A company that operates Mo’s Seafood restaurants has agreed to pay $1 million to settle a claim by 34 former workers that the restaurant chain underpaid them.
The seafood company did not admit to liability under the terms of the settlement of the suit, first filed in 2015 in U.S. District Court for Maryland against six restaurants operated by Mo's Fisherman Exchange Inc. and their owner Mohammed Manocheh.
The workers — waiters and kitchen staff — alleged minimum wage and overtime violations and unlawful deductions from their tips in violation of federal and state wage and hour law.
The lawsuit, certified as a collective action, was on the verge of a trial when the parties agreed to settle, the plaintiffs’ lawyers said. The workers will get money either in payments over two years or in a lump sum based on the hours they worked and the length of their employment, the plaintiffs’ lawyers said.
Each worker will get an average of $12,800, but the sums will vary based on how many hours and how long the workers were employed at a Mo’s restaurant, said Jessie Weber, an attorney with Brown, Goldstein & Levy, which filed the suit along with the nonprofit Public Justice Center.

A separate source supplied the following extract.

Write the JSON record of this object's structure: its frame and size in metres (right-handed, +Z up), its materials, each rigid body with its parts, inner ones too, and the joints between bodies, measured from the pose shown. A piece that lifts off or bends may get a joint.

“It’s a significant amount of money for people who made not much more than that in the course of a year,” Weber said. “We hope the settlement serves as a message to Mo’s and to others out there that there is a real price tag to not paying their workers. We hope there is a deterrent effect.”

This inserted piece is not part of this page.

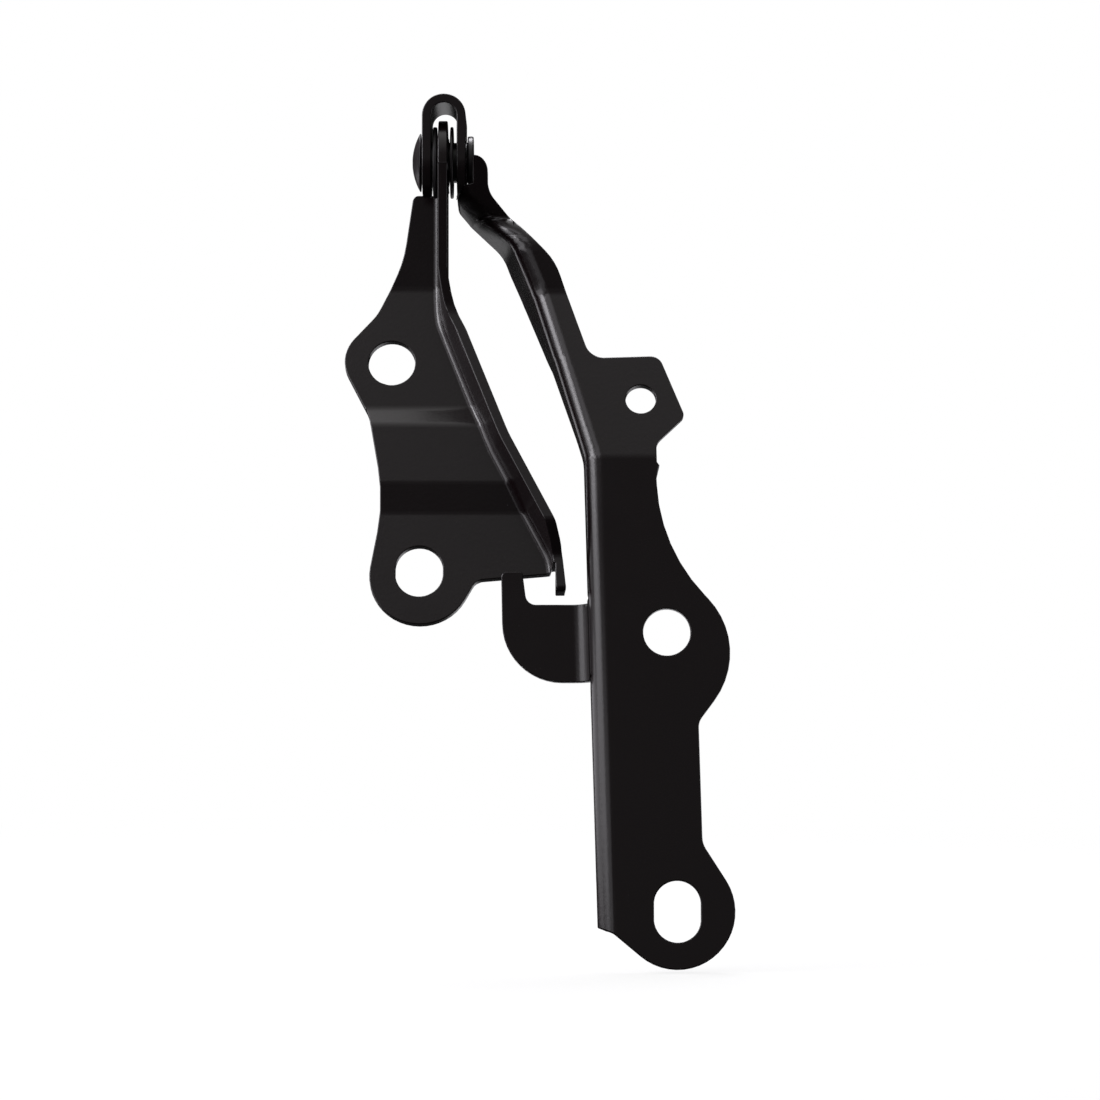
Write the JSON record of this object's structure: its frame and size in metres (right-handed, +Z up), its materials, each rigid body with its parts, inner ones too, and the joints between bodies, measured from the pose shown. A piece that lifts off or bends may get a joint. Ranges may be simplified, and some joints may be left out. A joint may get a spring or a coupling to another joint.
{
  "type": "bonnet hinge",
  "caption": "Car bonnet hinge: a body bracket with a folded clevis and stop hook, and a hood bracket that swings on a riveted pivot.",
  "frame": {"origin": "on the body bracket's front mounting face, midway between its round bolt hole and its slot", "axes": "+X along the pivot axis towards the body bracket's bolt ears, +Y from the mounting face to the flange side, +Z up from the slot towards the pivot"},
  "size_m": [0.0901, 0.0527, 0.2011],
  "materials": {
    "body_bracket_coat": "satin black dip coat",
    "hood_bracket_coat": "satin black dip coat",
    "rivet_finish": "satin black dip coat",
    "bush_plastic": "matt black nylon",
    "washer_finish": "satin black dip coat"
  },
  "bodies": {
    "body_side": {"body_bracket": "body_bracket_coat", "pivot_rivet": "rivet_finish", "thrust_washer": "washer_finish"},
    "hood_side": {"hood_bracket": "hood_bracket_coat", "flanged_bush": "bush_plastic"}
  },
  "joints": [
    {"name": "hood_swing", "type": "hinge", "parent": "body_side", "child": "hood_side", "pos_m": [-0.0524, 0.03267, 0.14072], "axis": [1, 0, 0], "range_deg": [0, 60]}
  ]
}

Andrew Dansicker, Mo’s attorney, said the case was settled because of the costs.
"The cost of having a three- to six-week trial plus appeals would have been enormous, and the settlement was for a fraction of what the potential liability could have been," he said.
He declined to comment on how the payments will be made, a lump sum or in installments.

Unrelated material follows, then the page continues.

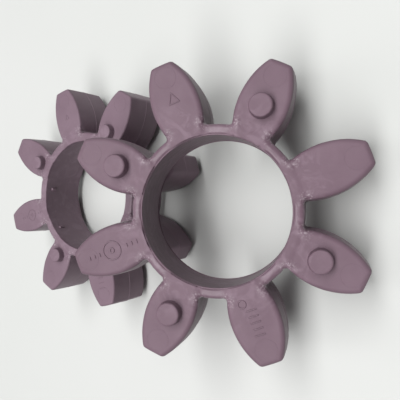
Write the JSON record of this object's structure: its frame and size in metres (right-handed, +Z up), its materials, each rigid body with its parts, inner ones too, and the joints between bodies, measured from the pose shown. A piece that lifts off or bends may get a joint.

“I’m pleased that we will receive some justice and most of the back wages that we are owed,” said Erick Rivera, former employee and plaintiff, in a statement. “All restaurants should pay their workers in accordance with the law, including all the overtime so many of us work hard to earn. Workers, particularly those who have come from other countries, should not be intimidated and should report wrongdoing for the good of everyone.”
The restaurant company now operates four restaurants in Baltimore’s Little Italy, Eastpoint, Towson and White Marsh.